Illegal immigrants, McCain alleged, "have set fires because they want to signal others, they have set fires to keep warm, and they have set fires in order to divert law agents and agencies from them."

Angelo Falcon, president of the National Institute for Latino Policy, said McCain's statements were "irresponsible" and that "he's getting as much traction as he can politically" by taking a hard-line approach on immigration.

"Right away he jumped in and started talking about persons coming across the border," Falcon told Hotsheet on Monday, arguing that it was "irresponsible to jump to those conclusions and make those statements before there was any evidence."

Randy Parraz, a civil rights activist who made an unsuccessful bid for McCain's Senate seat in 2010, accused the longtime senator of "fan[ning] the flames of intolerance" in Arizona.

"People are looking for someone to blame," he said, calling McCain's comments "careless and reckless."

"It's easier to fan the flames of intolerance, especially in Arizona," he said, but noted that McCain "should know better" than to make unsupported claims about the state's "most vulnerable populations."

Tom Berglund, a spokesman for the U.S. Forest Service, told ABC News on Sunday that there was no evidence to support McCain's claims.

"Absolutely not, at this level," Berglund said Sunday. "There's no evidence that I'm aware, no evidence that's been public, indicating such a thing."

He said the Wallow Fire - the most expansive wildfire in Arizona state history - had been traced to an "escaped campfire," but that no suspect had been named despite conversations with two "subjects of interest."

A spokesman for McCain said on Monday that the senator had not been referring to the Wallow Fire, and that his comments reflected fires near the Arizona border.

"For years, federal, state and local officials have stated that smugglers and illegal immigrants have caused fires on our southern border, said McCain communications director Brooke Buchanan. "During the press conference on Saturday, Senator McCain was referring to fires on the Arizona/Mexico border, not the Wallow Fire."

According to Buchanan, McCain, along with Sen. Lisa Murkowski, R-Alaska, Jon Kyl, R-Ariz., and John Barrasso, R-Wyo., have requested a report from the Government Accountability Office (GAO) regarding the possible connection between wildfires and illegal immigrants and drug smugglers. The report has not yet been released.

Buchanan, however, pointed to several reports over the past several years indicating that undocumented immigrants may have been involved in some wildfires in the past, although most of the reports also include "ricocheting bullets, campfires, welding equipment" and other factors as among many possible causes.

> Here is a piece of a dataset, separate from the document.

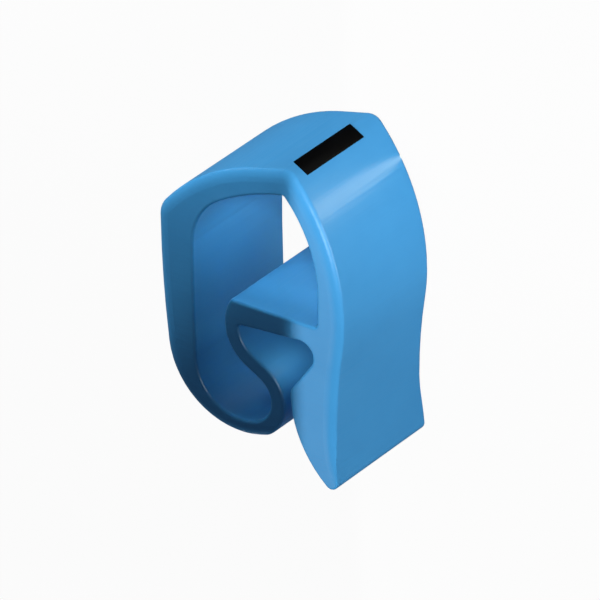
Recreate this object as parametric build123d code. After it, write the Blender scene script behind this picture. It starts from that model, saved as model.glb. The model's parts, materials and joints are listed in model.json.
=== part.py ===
from build123d import *
import os
from math import asin, cos, degrees, radians, sin, tan

# Slip-on cable marker: a short length of one soft PVC profile, cut square at both
# ends. The profile is drawn as seen from its front end, x across it and y up to the
# printed ridge. x = 0 is the inner face of the left wall, y = 0 the seat on which the
# cable lies. Sizes are in millimetres and angles in degrees.

# Cut length, and the chamber round the cable
length = 6.0
chamber_width = 5.73
chamber_height = 5.2
chamber_ridge_x = 4.17
chamber_ridge_radius = 0.15
chamber_shoulder_y = 3.2
chamber_shoulder_radius = 2.5
chamber_crown_rise = 0.29
chamber_belly_y = 1.3
chamber_corner_radius = 0.2

# Outer skin: left wall, crown, the nearly flat land before the ridge, right wall and leg
left_wall = 1.66
ridge_wall = 1.12
flank_wall = 1.11
shoulder_y = 2.97
shoulder_radius = 1.0
crown_rise = 0.47
land_run = 1.53
land_drop = 0.37
ridge_x = 4.43
ridge_radius = 0.6
belly_y = 0.25
belly_end_y = -0.9
belly_end_inset = 0.085
waist_y = -4.3
waist_inset = 0.325
tip_y = -7.17
tip_inset = 0.07
tip_radius = 0.3

# Strip across the loop, and the tongue that hangs from it and rolls into the foot
strip_wall = 1.0
strip_root = 0.7
strip_nose_radius = 0.18
tongue_wall = 0.66
tongue_slope = 30.0
tongue_run = 0.77
bend_radius = 1.25
pocket_neck = 1.43
pocket_radius = 1.05
pocket_heel_radius = 2.07
pocket_heel_turn = 20.0
pocket_lean = 3.0
foot_radius = 3.38
foot_turn = 16.0
wall_lean = 7.0

# Leg: the gap between it and the roll, its bump there and the notch above it
mouth_gap = 0.23
bump_y = -3.1
bump_radius = 0.5
notch_slope = 55.0
notch_radius = 0.6
cavity_corner_radius = 0.12

# Cut ends: each rolls over into the outer skin on a quarter ellipse, which fades out
# on the roll and towards the leg's tip. All other edges are slightly broken.
end_round_width = 0.5
end_round_depth = 0.28
overrun = 1.6
edge_break = 0.12


def polar(center, radius, angle):
    """The point that lies at a radius and an angle from a centre."""
    turn = radians(angle)
    return Vector(center.X + radius * cos(turn), center.Y + radius * sin(turn))


def rounded(sketch, corners):
    """The sketch with each named corner rounded to its radius."""
    for point, radius in corners:
        vertex = sketch.vertices().sort_by_distance(point)[0]
        sketch = fillet(vertex, radius)
    return sketch


# The bend hangs from the strip, the roll from the tongue, and the heel is round the roll
roll_radius = pocket_radius + tongue_wall
bend = Vector(pocket_neck + tongue_wall + bend_radius, -strip_wall)
tongue_start = polar(bend, bend_radius, 270 - tongue_slope)
tongue_end = polar(tongue_start, tongue_run, -tongue_slope)
roll = polar(tongue_end, roll_radius, 270 - tongue_slope)
heel = polar(roll, foot_radius - roll_radius, 90 + foot_turn)
pocket_heel = polar(roll, pocket_heel_radius - pocket_radius, 90 + pocket_heel_turn)

# Corners of the outer skin
belly_x = chamber_width + flank_wall
belly = Vector(belly_x, belly_y)
belly_end = Vector(belly_x - belly_end_inset, belly_end_y)
waist = Vector(belly_x - waist_inset, waist_y)
tip = Vector(belly_x - tip_inset, tip_y)
ridge = Vector(ridge_x, chamber_height + ridge_wall)
shoulder = Vector(-left_wall, shoulder_y)
land = ridge - Vector(land_run, land_drop)

# Corners of the leg, and of the cavity that the mouth opens into
cavity_corner = Vector(bend.X - bend_radius, -strip_wall)
bump = Vector(roll.X + roll_radius + mouth_gap, bump_y)
notch = Vector(bump.X - (bump_y + strip_root) / tan(radians(notch_slope)), -strip_root)

# Corners of the chamber
nose_turn = degrees(asin(strip_wall / (bend_radius + tongue_wall)))
nose = polar(bend, bend_radius + tongue_wall, 180 - nose_turn)
seat_corner = Vector(chamber_width, 0)
chamber_belly = Vector(chamber_width, chamber_belly_y)
chamber_ridge = Vector(chamber_ridge_x, chamber_height)
chamber_shoulder = Vector(0, chamber_shoulder_y)


def outer_skin(leg_end):
    """The line from the leg's end over the ridge and down the left wall to the foot."""
    lower_belly = TangentArc(belly, belly_end, tangent=(0, -1))
    waist_arc = TangentArc(belly_end, waist, tangent=lower_belly % 1)
    leg = TangentArc(waist, leg_end, tangent=waist_arc % 1)
    flank = TangentArc(belly, ridge, tangent=(0, 1))
    crown = SagittaArc(shoulder, land, crown_rise)
    ridge_land = TangentArc(land, ridge, tangent=crown % 1)
    foot = CenterArc(heel, foot_radius, 180 + wall_lean, 90 + foot_turn - wall_lean)
    wall_start = polar(heel, foot_radius, 180 + wall_lean)
    lean = radians(wall_lean)
    wall = TangentArc(wall_start, shoulder, tangent=(-sin(lean), cos(lean)))
    return leg + waist_arc + lower_belly + flank + ridge_land + crown + wall + foot


def mouth_side():
    """The line from the foot round the roll, up the tongue, and back down the leg."""
    rolled = CenterArc(roll, roll_radius, foot_turn - 90, 180 - tongue_slope - foot_turn)
    tongue = Line(tongue_end, tongue_start)
    bent = CenterArc(bend, bend_radius, 180, 90 - tongue_slope)
    underside = Line(cavity_corner, notch)
    web = Line(notch, bump)
    lead_in = TangentArc(bump, tip, tangent=(0, -1))
    return rolled + tongue + bent + underside + web + lead_in


def chamber():
    """The hollow that holds the cable, with the pocket that runs down beside the tongue."""
    seat = Line(nose, seat_corner)
    inner_wall = Line(seat_corner, chamber_belly)
    flank = TangentArc(chamber_belly, chamber_ridge, tangent=(0, 1))
    crown = SagittaArc(chamber_shoulder, chamber_ridge, chamber_crown_rise)
    heel_turn = 90 + pocket_heel_turn - pocket_lean
    heel_arc = CenterArc(pocket_heel, pocket_heel_radius, 180 + pocket_lean, heel_turn)
    wall_start = polar(pocket_heel, pocket_heel_radius, 180 + pocket_lean)
    lean = radians(pocket_lean)
    wall = TangentArc(wall_start, chamber_shoulder, tangent=(-sin(lean), cos(lean)))
    roll_arc = CenterArc(
        roll, pocket_radius, pocket_heel_turn - 90, 180 - tongue_slope - pocket_heel_turn
    )
    tongue = Line(
        polar(roll, pocket_radius, 90 - tongue_slope),
        polar(bend, bend_radius + tongue_wall, 270 - tongue_slope),
    )
    bent = CenterArc(bend, bend_radius + tongue_wall, 180 - nose_turn, 90 - tongue_slope + nose_turn)
    outline = seat + inner_wall + flank + crown + wall + heel_arc + roll_arc + tongue + bent
    corners = [
        (seat_corner, chamber_corner_radius),
        (nose, strip_nose_radius),
        (chamber_ridge, chamber_ridge_radius),
        (chamber_shoulder, chamber_shoulder_radius),
    ]
    return rounded(make_face(outline.edges()), corners)


def profile():
    """The whole cross-section of the marker."""
    outline = outer_skin(tip) + mouth_side()
    corners = [
        (ridge, ridge_radius),
        (shoulder, shoulder_radius),
        (tip, tip_radius),
        (cavity_corner, cavity_corner_radius),
        (notch, notch_radius),
        (bump, bump_radius),
    ]
    return rounded(make_face(outline.edges()), corners) - chamber()


def end_cutter(skin):
    """What is cut away above one end face so that it rounds over into the skin."""
    path = Pos(0, 0, length) * skin
    along = path % 0
    across = Plane(path @ 0, x_dir=(-along.Y, along.X, 0), z_dir=along)
    clear = end_round_depth
    rounding = EllipticalCenterArc(
        (-end_round_width, -end_round_depth), end_round_width, end_round_depth, arc_size=90
    )
    rest = Polyline(
        (-end_round_width, 0),
        (-end_round_width, clear),
        (clear, clear),
        (clear, -end_round_depth),
        (0, -end_round_depth),
    )
    return sweep(across * make_face(rounding.edges() + rest.edges()), path=path)


def rounding_path():
    """The outer skin, run on straight past the foot, and leaving the leg towards its tip."""
    path = Wire(outer_skin(tip + Vector(end_round_width, 0)).edges())
    for corner, radius in ((ridge, ridge_radius), (shoulder, shoulder_radius)):
        path = path.fillet_2d(radius, [path.vertices().sort_by_distance(corner)[0]])
    past_foot = Line((path @ 0) - (path % 0) * overrun, path @ 0)
    past_tip = Line(path @ 1, (path @ 1) + (path % 1) * overrun)
    return Wire(past_foot.edges() + path.edges() + past_tip.edges())


def marker_body():
    """The marker in its profile's own frame, its rear end on z = 0."""
    body = extrude(profile(), length)
    by_height = body.edges().group_by(Axis.Z)
    body = fillet(by_height[0] + by_height[-1], edge_break)
    front = end_cutter(rounding_path())
    rear = mirror(front, about=Plane.XY.offset(length / 2))
    return body - front - rear


# The marker lies on its rear end, with its printed side towards -Y and its left wall
# towards +X, and the origin is under the middle of its outline.
middle = profile().bounding_box().center()
marker = Rot(0, 0, 180) * Pos(-middle.X, -middle.Y, 0) * marker_body()

os.makedirs("parts", exist_ok=True)
export_step(marker, "parts/marker_body.step")
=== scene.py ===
import json
from math import cos, radians, sin

import bmesh
import bpy
from mathutils import Matrix, Vector

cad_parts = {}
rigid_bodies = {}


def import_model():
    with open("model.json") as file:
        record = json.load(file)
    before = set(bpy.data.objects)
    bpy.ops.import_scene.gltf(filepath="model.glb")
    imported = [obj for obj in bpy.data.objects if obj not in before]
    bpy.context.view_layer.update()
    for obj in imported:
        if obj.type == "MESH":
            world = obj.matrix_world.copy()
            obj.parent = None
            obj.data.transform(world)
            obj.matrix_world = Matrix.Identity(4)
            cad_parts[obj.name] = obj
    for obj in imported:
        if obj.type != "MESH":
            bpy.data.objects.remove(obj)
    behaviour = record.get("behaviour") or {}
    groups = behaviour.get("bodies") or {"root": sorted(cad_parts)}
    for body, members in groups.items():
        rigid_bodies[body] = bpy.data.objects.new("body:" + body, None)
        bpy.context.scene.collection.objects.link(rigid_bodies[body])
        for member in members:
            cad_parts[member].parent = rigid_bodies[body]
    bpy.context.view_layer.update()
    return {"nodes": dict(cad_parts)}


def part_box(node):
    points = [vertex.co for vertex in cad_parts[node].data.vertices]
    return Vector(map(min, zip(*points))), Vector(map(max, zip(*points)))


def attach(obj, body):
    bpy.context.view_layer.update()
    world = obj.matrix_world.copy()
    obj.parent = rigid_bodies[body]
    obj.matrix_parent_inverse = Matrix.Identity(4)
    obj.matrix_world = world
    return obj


for leftover in list(bpy.data.objects):
    bpy.data.objects.remove(leftover)

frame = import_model()
scene = bpy.context.scene
scene.view_settings.view_transform = "Standard"

# The marker lies on its rear end, with its printed side towards -Y and its leg's side
# towards -X. Places and sizes are in mm in its frame, and powers in watts.
MM = 0.001
body = frame["nodes"]["marker_body"]
front_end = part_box("marker_body")[1].z / MM

# The photograph's camera: how far it is turned and tilted from the profile's own front
# view, what it aims at on the front end, and how far it stands from there.
turn = radians(35.0)
tilt = radians(28.9)
camera_aim = (-2.378, -1.293, front_end)
camera_distance = 381
camera_right = Vector((-cos(turn), 0, -sin(turn)))
camera_up = Vector((sin(turn) * sin(tilt), -cos(tilt), -cos(turn) * sin(tilt)))
camera_back = camera_right.cross(camera_up)


def linear(hex_colour):
    """An sRGB hex colour as the linear RGBA that the shader sockets take."""
    channels = [int(hex_colour[i : i + 2], 16) / 255 for i in (1, 3, 5)]
    return [c / 12.92 if c <= 0.04045 else ((c + 0.055) / 1.055) ** 2.4 for c in channels] + [1.0]


def add_node(tree, kind, links=None, **settings):
    """A node with its settings. Links maps its input sockets to output sockets or values,
    by name, or by number where a node has several of one name."""
    node = tree.nodes.new(kind)
    for name, value in settings.items():
        setattr(node, name, value)
    for socket, source in (links or {}).items():
        if isinstance(source, bpy.types.NodeSocket):
            tree.links.new(source, node.inputs[socket])
        else:
            node.inputs[socket].default_value = source
    return node


def new_material(name):
    """A material with an empty node tree, and that tree."""
    material = bpy.data.materials.new(name)
    material.use_nodes = True
    material.node_tree.nodes.clear()
    return material, material.node_tree


def new_object(name, shape, material):
    """An object in the scene made from a bmesh, which is freed, with its material."""
    mesh = bpy.data.meshes.new(name)
    shape.to_mesh(mesh)
    shape.free()
    mesh.materials.append(material)
    made = bpy.data.objects.new(name, mesh)
    scene.collection.objects.link(made)
    return made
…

In a joint statement Monday afternoon, McCain, along with Kyl, Rep. Jeff Flake, R-Ariz.,and Paul Gosar R-Ariz., attributed the source of his claim to information from the U.S. Forest Service.

"During our tour of the damaged areas caused by the Wallow Fire on Saturday, we were briefed by senior Forest Service officials, one of whom informed us that some wildfires in Arizona (across our southern border) are regrettably caused by drug smugglers and illegal immigrants," the statement says. "This statement is consistent with what we've been hearing for years, as well as testimony by the Forest Service and media reports dating back as far as 2006."

"While Arizonans continue to face the enormous challenges related to these wildfires, it's unfortunate that some are inserting their political agenda into this tragedy," it continues.